Abajo los bajitos: aquella vez que quedé al margen de la Montaña Rusa

¿Quién no recuerda el Italpark? Aquel parque de diversiones -hoy un amplio espacio verde denominado “Parque Thays”- era una referencia obligada para miles de niños porteños en busca de entretenimiento. Marearse hasta el casi vómito en Las Tazas, atreverse a los precarios carritos del Súper Ocho Volante, atemorizarse ingenuamente con el Tren Fantasma, revolver un poco más el estómago en El Pulpo, copar con varios amigos los siempre vigentes Autitos Chocadores, mostrar habilidad y coraje arriba del Samba y por supuesto, subir a la Montaña Rusa, la vedette, la más deseada por todos.
Difícil olvidar, entonces, aquel día que quedé afuera de la Montaña Rusa por no pasar la altura mínima permitida. Me pararon al lado de una especie de metro dispuesto de forma vertical que indicaba cuánto había que medir para poder ingresar a ese entretenimiento.

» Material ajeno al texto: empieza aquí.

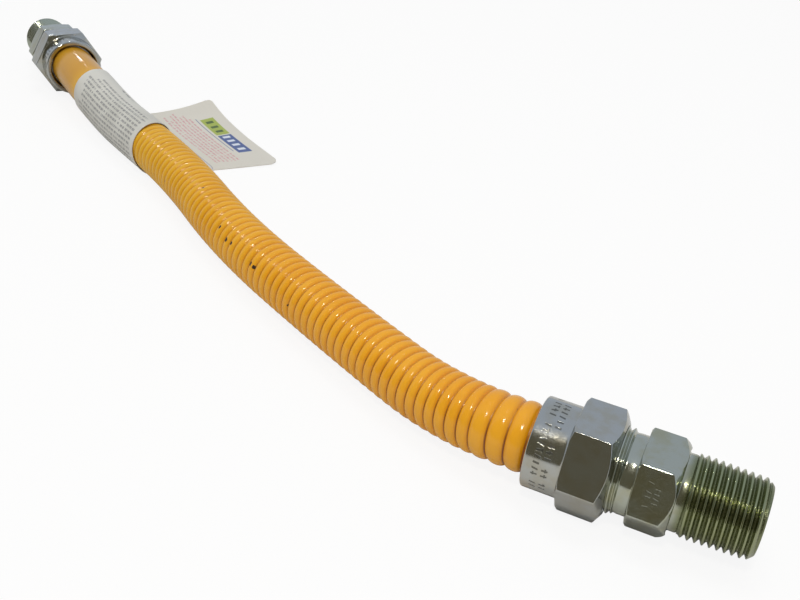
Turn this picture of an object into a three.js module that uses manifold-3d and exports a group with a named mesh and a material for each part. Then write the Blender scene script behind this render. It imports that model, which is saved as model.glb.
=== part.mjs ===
// Flexible gas hose: a coated corrugated tube with a flare nut and a threaded pipe adapter
// on each end, and a paper label wrapped round the tube with its free end standing out as a
// flag. The hose lies at rest. Millimetres, +Z up, the near fitting points along +X, and the
// origin is at the bottom centre of the whole hose.
import * as THREE from 'three';
import Module from 'manifold-3d';
import { mergeVertices } from 'three/addons/utils/BufferGeometryUtils.js';

const wasm = await Module();
wasm.setup();

// Clearances
const runningGap = 0.3; // between pieces that touch, turn or slide
const flareSeatGap = 0.5; // across the conical metal seat of each fitting
const overshoot = 1; // how far a cutting tool runs past the face it cuts

// Corrugated tube
const crestRadius = 9.75;
const valleyRadius = 8.6;
const boreValleyRadius = 6.6;
const boreCrestRadius = 8.1;
const corrugationPitch = 3.5;
const wideCrests = 3;
const wideCrestPitch = 4.8;
const crestRise = 0.32; // share of the pitch where the crest begins
const cuffLength = 28.5; // plain tube between the label and the far nut
const cuffRadius = 9.5;
const coatDepthInNut = 5.3; // how far the coat reaches into each nut
const tubeEndRadius = 8;
const flareRadius = 10.3;
const flareWall = 0.9;
const flareLand = 0.4; // width of the flat rim of the flare

// Route of the tube from the near nut to the far nut, with the turns in degrees
const hoseLength = 315; // between the rear rims of the nuts
const sharpBendLength = 24;
const sharpBendTurn = 18;
const easyBendLength = 26;
const easyBendTurn = 6.5;
const nearSpanLength = 60;
const nearSpanTurn = 2;
const middleBendLength = 60;
const middleBendTurn = 9.1;
const counterBendLength = 60;
const counterBendTurn = 8.7; // the other way
const farSpanTurn = 2.4; // over the rest of the length
const farBendLength = 26;
const farBendTurn = 5.9;
const sagLength = 42; // stretch in which the tube comes down from the near nut to the surface
const farRiseLength = 65; // stretch in which it rises to the far nut
const farTilt = 3.8; // degrees, dip of the far fitting, which lies on the front edge of its nut

// Flare nut
const nutAcrossFlats = 27;
const collarRadius = 12.5;
const collarLength = 9.9;
const nutHexLength = 12;
const nutMouthRadius = 12.3; // round front face left by the chamfer
const nutChamferTurn = 30; // degrees, lean of the chamfer from the front face
const counterboreRadius = 10.6;
const counterboreDepth = 6;
const collarEdge = 0.5;
const seatWall = 2.5; // tube hole between the counterbore and the conical seat

// Pipe adapter
const flareThreadRadius = 11.6;
const flareThreadShown = 2.4;
const flareThreadEdge = 0.6;
const reliefRadius = 10.6;
const noseRadius = 7.2;
const neckRadius = 10.8;
const neckLength = 3.3;
const gasBoreRadius = 6.5;
const adapterAcrossFlats = 23.8;
const adapterHexLength = 10.4;
const nearHexTurn = 6.5; // degrees, how far the near adapter stands turned from its nut
const farHexTurn = 1;
const stepRadius = 10.2;
const stepLength = 2.4;
const pipeThreadPitch = 25.4 / 14;
const pipeThreadRadius = 10.45; // crest radius at the small end
const pipeThreadDepth = 1.15;
const pipeThreadLength = 18.6;
const pipeThreadTaper = 1 / 32; // growth of the radius for each millimetre of length
const pipeThreadChamfer = 1.5;

// Paper label
const paperThickness = 0.35;
const labelWidth = 61.5;
const labelSkew = 12; // degrees, lean of the paper's edges from square to the tube
const labelStartAngle = 118; // degrees from the top of the tube towards the back
const flagLength = 50;
const flagFarCurl = 7; // rise of the flag's outer corner beside the cuff
const flagNearCurl = 2; // and of the other corner
const flagFloorGap = 0.1;

// Facets round the axis and along the tube
const tubeSides = 14;
const boreSides = 8;
const fittingSides = 24;
const threadSides = 20;
const labelSteps = 7;
const wrapSteps = 16;
const flagSteps = 7;

// Sizes that follow from the ones above
const degrees = Math.PI / 180;
const nutCentreHeight = nutAcrossFlats / 2;
const wrapInnerRadius = crestRadius + runningGap;
const wrapOuterRadius = wrapInnerRadius + paperThickness;
const layHeight = wrapOuterRadius + flagFloorGap;
const nearBendsLength = sharpBendLength + easyBendLength + nearSpanLength + middleBendLength;
const farSpanLength = hoseLength - nearBendsLength - counterBendLength - farBendLength;
const hexCornerFactor = 2 / Math.sqrt(3);

// Positions along a fitting, measured from the rear rim of its nut towards its open end
const seatGapAlong = flareSeatGap * Math.SQRT2;
const flareWallAlong = flareWall * Math.SQRT2;
const seatHoleRadius = tubeEndRadius + runningGap;
const seatStart = counterboreDepth + seatWall;
const flareStart = seatStart + seatGapAlong - runningGap;
const flareRimInner = flareRadius - flareLand;
const flareEnd = flareStart + flareWallAlong + flareRimInner - tubeEndRadius;
const threadBoreRadius = flareThreadRadius + runningGap;
const noseLine = flareStart + flareWallAlong + seatGapAlong - tubeEndRadius;
const noseTip = noseLine + noseRadius;
const noseEnd = noseLine + reliefRadius;
const nutEnd = collarLength + nutHexLength;
const nutChamferSlope = Math.tan(nutChamferTurn * degrees);
const nutFlatEnd = nutEnd - (nutCentreHeight - nutMouthRadius) * nutChamferSlope;
const flareThreadStart = noseEnd + runningGap;
const flareThreadEnd = nutEnd + flareThreadShown;
const adapterHexStart = flareThreadEnd + neckLength;
const adapterHexEnd = adapterHexStart + adapterHexLength;
const pipeThreadStart = adapterHexEnd + stepLength;
const adapterEnd = pipeThreadStart + pipeThreadLength;

// Height of the far nut's rim while the front end of one of its flats is on the surface
const tilt = farTilt * degrees;
const farRimHeight = nutCentreHeight * Math.cos(tilt) + nutFlatEnd * Math.sin(tilt);

// Closed solids

function solidFrom(geometry) {
  const bare = geometry.clone();
  bare.deleteAttribute('normal');
  bare.deleteAttribute('uv');
  const merged = mergeVertices(bare, 1e-4);
  const positions = merged.getAttribute('position').array;
  const corners = [];
  for (let i = 0; i < merged.index.count; i += 3) {
    const triangle = [0, 1, 2].map((k) => merged.index.getX(i + k));
    if (new Set(triangle).size === 3) corners.push(triangle);
  }
  if (signedVolume(positions, corners) < 0) corners.forEach((triangle) => triangle.reverse());
  return new wasm.Manifold(new wasm.Mesh({
    numProp: 3,
    vertProperties: new Float32Array(positions),
    triVerts: new Uint32Array(corners.flat()),
  }));
}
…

Mi viejo, obvio, ni tuvo que someterse a aquella prueba y mi hermano la pasó ajustadamente. Pero yo me quedé corto o más bien bajo y tuve que mirar la diversión ajena al pie de aquel armatoste de fierros que subían y bajaban. En ese momento, creí que no podía haber desgracia peor que la mía. Mi hermano y mi viejo juntos, divirtiéndose en grande, mientras el menor, el más chiquitito y petiso de todos, miraba tristemente la escena, siguiendo con sus ojitos de nene pequeño aquellos carros que se movían bruscamente de un lado al otro. Fue una gran desilusión. Muy grande. Tanta que casi no cabía en aquel cuerpito diminuto.